# Rockport/ Aransas Pass - Trout Time



## hjm (May 8, 2016)

This is my first report on this forum so go easy on me. So far this year all of my trips have been out of the boat. I’m looking forward to doing some wading soon, especially since it’s beginning to feel like summer. Fishing croaker early in the morning up tight to shorelines has been paying off then Later in the morning moving out to 3-4’ of water fishing grass lines. Reds have been found up tight against the shorelines early morning and on shell reefs. With calm days being few and far between it’s tough to look for reds but throwing cut bait next to the islands or on a reef has been the ticket. I haven’t taken many pictures on recent trips but I will from here on out. Tight lines and good luck to everyone! 

If you are planning on making a trip to Rockport or Aransas Pass this Summer, come see us.
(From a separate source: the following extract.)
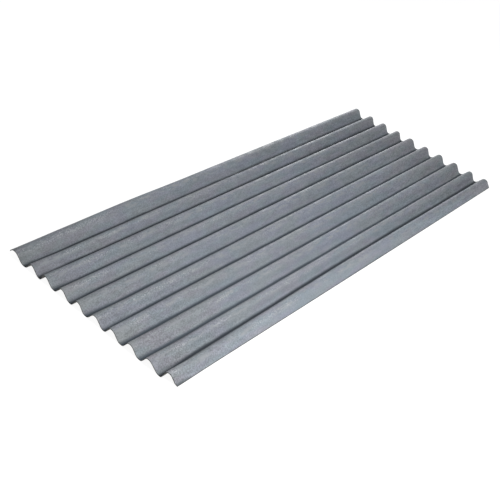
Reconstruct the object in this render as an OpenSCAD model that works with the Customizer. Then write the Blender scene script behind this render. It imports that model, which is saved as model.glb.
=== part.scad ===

I have a few dates left for June and July. Lodging is available at our Rockport Hideaway Vacation Rental in downtown Rockport just minutes away from the shopping and restaurants


----------



## ccoker (Mar 26, 2018)

awesome, going down this weekend.
When you say "early" in the morning, what do you mean by that?
first light? crack of dawn?


----------



## hjm (May 8, 2016)

ccoker said:


> awesome, going down this weekend.
> When you say "early" in the morning, what do you mean by that?
> first light? crack of dawn?


First light. Be the first boat there. Weekends are tough. Your first stop will be "fresh" as I call it, your 2-5th spot might have been ran over 10 times. Try to figure out where fish will go when boat traffic is heavy, fish those areas while everyone else is fishing the popular spots.


----------



## mmccall (Apr 26, 2011)

Are you available June 28?


----------



## ccoker (Mar 26, 2018)

That is what I figured
Kind if like slipping into the blind an hour before sunrise..


----------



## hjm (May 8, 2016)

mmccall said:


> Are you available June 28?


Yes I am


----------